Isso ocorre porque, de acordo com o Código Penal, o prazo de prescrição dos crimes é calculado de duas formas. A primeira delas é feita antes da sentença judicial e serve para balizar o prazo que o Estado tem para julgar o réu. Segundo as regras da lei, crimes com pena máxima de dois anos prescrevem em quatro anos; com pena máxima de quatro anos prescrevem em oito anos e assim por diante, conforme prevê uma "tabela" inserida no artigo 109 do código. A segunda forma de cálculo do prazo de prescrição penal ocorre após a sentença, quando a pena é fixada, e segue a mesma tabela da anterior, mas com base na pena efetivamente aplicada ao réu.

É esse último critério que definirá os prazos de prescrição dos crimes supostamente cometidos no caso do mensalão. A partir do momento em que os ministros do Supremo definirem a pena a ser aplicada aos réus que condenarem - a chamada "dosimetria das penas", que será a última etapa do julgamento -, saberão se os crimes estão ou não prescritos.
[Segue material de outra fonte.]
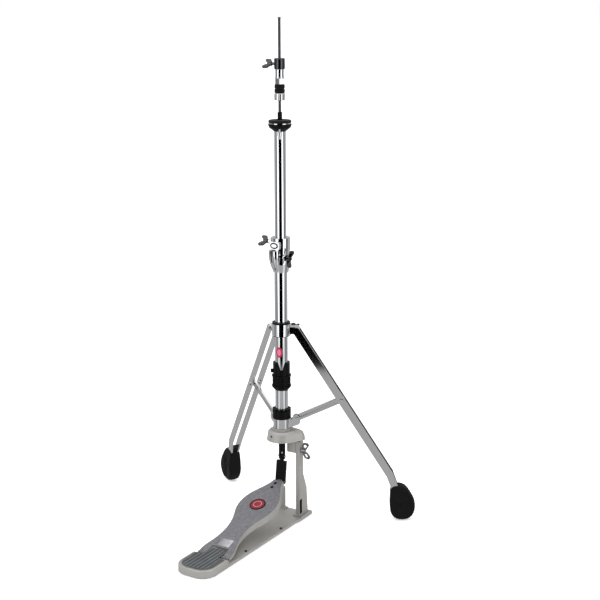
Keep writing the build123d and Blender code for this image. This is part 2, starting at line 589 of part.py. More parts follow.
# ---------------------------------------------------------------- upper tube and memory lock
upper_in = UPPER_R - UPPER_WALL
upper_tube = tube(UPPER_R, upper_in, UPPER_BOTTOM, UPPER_TOP)
lock = tube(LOCK_R, UPPER_R + RUN, CLAMP_TOP + GAP, LOCK_TOP)
badge_lug = Pos(LOCK_R - 2, 0, 0) * Box(12, 25, 17)
badge_lug = fillet(badge_lug.edges().filter_by(Axis.X), 4.0)
lock += place(badge_lug, -92.0, 0, 637.0) - rod(UPPER_R + RUN, 0, 900)
lock_boss = Rot(0, 90, 0) * Cylinder(7.0, 8.0, align=(Align.CENTER, Align.CENTER, Align.MIN))
lock += place(lock_boss, LOCK_WING[0], LOCK_R - 2, LOCK_WING[1])
lock_hole = Rot(0, 90, 0) * Cylinder(3.0, 40, align=(Align.CENTER, Align.CENTER, Align.MIN))
lock -= place(lock_hole, LOCK_WING[0], UPPER_R - 1, LOCK_WING[1])
memory_lock = lock
memory_wing_screw = place(
    wing_screw(19.0, 3.0 - RUN / 2, 30.0, 13.0, roll=55), LOCK_WING[0], UPPER_R + GAP, LOCK_WING[1]
)

# ---------------------------------------------------------------- cymbal seat
cup_profile = Polyline(
    (0, UPPER_TOP - 12), (upper_in, UPPER_TOP - 12), (upper_in, UPPER_TOP), (UPPER_R, UPPER_TOP),
    (SEAT_R - 2, SEAT_TOP - 8), (SEAT_R, SEAT_TOP - 3), (SEAT_R, SEAT_TOP), (0, SEAT_TOP),
    close=True,
)
cup = revolve(Plane.XZ * make_face(cup_profile), Axis.Z) - rod(SLEEVE_ROOT_R, 0, 2000)
tilter_x = TILTER[1] * math.cos(math.radians(TILTER[0]))
tilter_y = TILTER[1] * math.sin(math.radians(TILTER[0]))
tilter_r = 2.0
seat_cup = cup - Pos(tilter_x, tilter_y, 0) * rod(tilter_r + RUN, 800, 950)
seat_sleeve = tube(SLEEVE_ROOT_R, ROD_R + 0.6, UPPER_TOP - 10, SLEEVE_STEP) + tube(
    SLEEVE_R, ROD_R + 0.6, SLEEVE_STEP, SLEEVE_TOP
)
washer_z = SEAT_TOP + GAP
washer_t = 1.6
seat_washer = tube(SEAT_R - 1, 7.5, washer_z, washer_z + washer_t)
felt = tube(SEAT_R - 0.5, 7.5, washer_z + washer_t, washer_z + washer_t + FELT_T)
seat_felt = fillet(felt.edges().filter_by(GeomType.CIRCLE).sort_by(SortBy.RADIUS)[-2:], 1.5)
tilter = rod(tilter_r, 868, SEAT_TOP - 0.1) + rod(4.6, 873, 881) + rod(3.6, 866, 873)
tilter_screw = Pos(tilter_x, tilter_y, 0) * tilter

# ---------------------------------------------------------------- clutch
clutch_bore = ROD_R + RUN
clutch = tube(CLUTCH_R, clutch_bore, CLUTCH_WAIST, CLUTCH_TOP)
clutch = chamfer(clutch.edges().filter_by(GeomType.CIRCLE).sort_by(SortBy.RADIUS)[-2:], 1.2)
clutch += tube(CLUTCH_R - 2.2, clutch_bore, CLUTCH_FLANGE, CLUTCH_WAIST)
clutch += tube(CLUTCH_R - 1, clutch_bore, CLUTCH_FLANGE, CLUTCH_FLANGE + 2)
clutch_hole = Rot(0, 90, 0) * Cylinder(3.0, 30, align=(Align.CENTER, Align.CENTER, Align.MIN))
clutch_body = clutch - place(clutch_hole, CLUTCH_WING[0], 0, CLUTCH_WING[1])
clutch_wing_bolt = place(
    wing_screw(15.0, 3.0 - RUN / 2, 28.0, 13.0, roll=55), CLUTCH_WING[0], ROD_R + GAP, CLUTCH_WING[1]
)
stem = tube(STEM_R, clutch_bore, STEM_BOTTOM, CLUTCH_FLANGE)
stem += Pos(0, 0, FELTS_TOP) * extrude(RegularPolygon(10.5, 6) - Circle(clutch_bore), amount=CLUTCH_FLANGE - FELTS_TOP)
clutch_stem = stem
felt_t = (FELTS_TOP - NUT_TOP - 3 * GAP) / 2
felt_disc = tube(11.0, STEM_R, 0, felt_t)
clutch_felts = Compound([
    Pos(0, 0, NUT_TOP + GAP) * felt_disc,
    Pos(0, 0, NUT_TOP + 2 * GAP + felt_t) * felt_disc,
])
nut = tube(12.0, STEM_R + RUN, NUT_BOTTOM, NUT_TOP)
nut = chamfer(nut.edges().filter_by(GeomType.CIRCLE).sort_by(SortBy.RADIUS)[-2:], 1.0)
groove = Pos(12.6, 0, NUT_BOTTOM - 1) * Cylinder(1.4, 20, align=(Align.CENTER, Align.CENTER, Align.MIN))
clutch_lower_nut = nut - [Rot(0, 0, i * 30) * groove for i in range(12)]

# ---------------------------------------------------------------- write every node
nodes = {
    "base_plate": base_plate,
    "base_pad": base_pad,
    "plate_screws": plate_screws,
    "plate_upright": plate_upright,
    "heel_plate": heel_plate,
    "heel_pad": heel_pad,
    "heel_pin": heel_pin,
    "footboard": footboard,
    "board_badge": board_badge,
    "toe_pin": toe_pin,
    "link_strap": link_strap,
    "rod_clevis": rod_clevis,
    "clevis_pin": clevis_pin,
    "post": post,
    "post_wing_screw": post_wing_screw,
    "head_casting": head_casting,
    "head_set_screw": head_set_screw,
    "lower_tube": lower_tube,
    "clamp_bush": clamp_bush,
    "height_clamp": height_clamp,
    "clamp_wing_screw": clamp_wing_screw,
    "tension_dial": tension_dial,
    "tension_collar": tension_collar,
    "spring_seat": spring_seat,
    "pull_spring": pull_spring,
    "lower_rod": lower_rod,
    "pull_rod": pull_rod,
    "rod_coupler": rod_coupler,
    "index_ring": index_ring,
    "leg_hub": leg_hub,
    "hub_rivets": hub_rivets,
    "leg_collar": leg_collar,
    "collar_rivets": collar_rivets,
    "collar_insert": collar_insert,
    "collar_wing_screw": collar_wing_screw,
    "upper_tube": upper_tube,
    "memory_lock": memory_lock,
    "memory_wing_screw": memory_wing_screw,
    "seat_cup": seat_cup,
    "seat_sleeve": seat_sleeve,
    "seat_washer": seat_washer,
    "seat_felt": seat_felt,
    "tilter_screw": tilter_screw,
    "clutch_body": clutch_body,
    "clutch_wing_bolt": clutch_wing_bolt,
    "clutch_stem": clutch_stem,
    "clutch_felts": clutch_felts,
    "clutch_lower_nut": clutch_lower_nut,
    **legs,
}
for name, shape in nodes.items():
    save(shape, name)
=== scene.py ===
import json
import math

import bmesh
import bpy
from mathutils import Matrix, Vector

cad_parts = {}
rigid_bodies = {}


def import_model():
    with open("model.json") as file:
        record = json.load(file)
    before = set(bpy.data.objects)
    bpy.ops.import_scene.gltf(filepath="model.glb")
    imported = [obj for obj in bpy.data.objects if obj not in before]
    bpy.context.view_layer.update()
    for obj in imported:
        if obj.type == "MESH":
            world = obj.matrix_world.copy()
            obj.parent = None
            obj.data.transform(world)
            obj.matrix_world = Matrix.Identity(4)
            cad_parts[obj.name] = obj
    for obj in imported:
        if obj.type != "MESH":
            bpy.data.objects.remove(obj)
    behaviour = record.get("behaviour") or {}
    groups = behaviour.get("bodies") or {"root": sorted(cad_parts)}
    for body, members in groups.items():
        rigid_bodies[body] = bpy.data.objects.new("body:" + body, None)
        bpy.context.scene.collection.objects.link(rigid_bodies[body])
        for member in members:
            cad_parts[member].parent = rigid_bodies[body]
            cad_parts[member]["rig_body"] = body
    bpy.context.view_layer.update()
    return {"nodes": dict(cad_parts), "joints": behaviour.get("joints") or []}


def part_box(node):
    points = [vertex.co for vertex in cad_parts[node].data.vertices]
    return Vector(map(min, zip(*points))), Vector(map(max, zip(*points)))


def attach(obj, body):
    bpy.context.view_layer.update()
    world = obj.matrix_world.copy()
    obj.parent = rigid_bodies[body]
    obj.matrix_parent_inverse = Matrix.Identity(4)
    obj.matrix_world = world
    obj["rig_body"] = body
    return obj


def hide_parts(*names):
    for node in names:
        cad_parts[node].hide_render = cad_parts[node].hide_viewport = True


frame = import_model()
nodes = frame["nodes"]
joints = {joint["name"]: joint for joint in frame["joints"]}
MM = 0.001

# ---------------------------------------------------------------------------------------------------
# Base plate, post, back upright, heel plate and casting head: die-cast aluminium, sprayed with a
# warm grey satin lacquer. Cast edges are never sharp, so each piece is shown as a merged copy of
# its CAD node with its edges rounded by a millimetre or so.


def srgb(hex_colour):
    """Linear RGBA of an sRGB hex colour."""
    channels = [int(hex_colour[i : i + 2], 16) / 255 for i in (1, 3, 5)]
    return [c / 12.92 if c <= 0.04045 else ((c + 0.055) / 1.055) ** 2.4 for c in channels] + [1.0]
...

Se estiverem, é extinta a punibilidade do réu - o que significa dizer que ele não será considerado condenado e não carregará antecedentes criminais.

De acordo com Renato de Mello Jorge Silveira, chefe do Departamento de Direito Penal da Faculdade de Direito da Universidade de São Paulo (USP), há uma série de situações que podem agravar as penas a serem impostas pelo Supremo. "Mas, para ir além do mínimo, a decisão precisa estar devidamente fundamentada", afirma. Segundo ele, é preciso considerar situações pontuais que justifiquem o acréscimo das penas - e que não sejam critérios subjetivos. "O Supremo normalmente não aceita como fundamento para aumentar a pena a repercussão do caso ou o volume de dinheiro envolvido", diz.

O temor dos advogados é o de que, para evitar que a maior parte dos crimes do mensalão esteja prescrita, o Supremo condene os réus a penas acima das mínimas, contrariando sua jurisprudência. "A pena não é moeda de troca da prescrição", diz o criminalista Renato Vieira, do escritório Kehdi e Vieira Advogados, que não atua para nenhum réu do mensalão. "Para aumentar as penas para além do mínimo legal o juiz tem que se ater às circunstâncias", afirma.

Essas circunstâncias também estão previstas no Código Penal e são consideradas com base em uma ordem seguida por todos os juízes, que no meio jurídico é denominado de "método trifásico". Por esse método, a partir do estabelecimento da pena mínima a ser aplicada a um réu, o julgador analisa, em um segundo momento, se há os chamados agravantes ou atenuantes, previstos nos artigos 61 a 66 da lei. Entre eles está a reincidência, o cometimento do crime por motivo fútil, o uso de veneno, explosivo ou tortura, entre outros.

No processo do mensalão, um agravante previsto na legislação e possível de ser aplicado pelo Supremo é a existência de abuso de poder ou violação de dever inerente ao cargo. Em uma terceira e última fase da aplicação da pena, o juiz avalia se há causas de aumento ou diminuição de pena, critérios presentes no Código Penal mas restritos a alguns tipos de crime.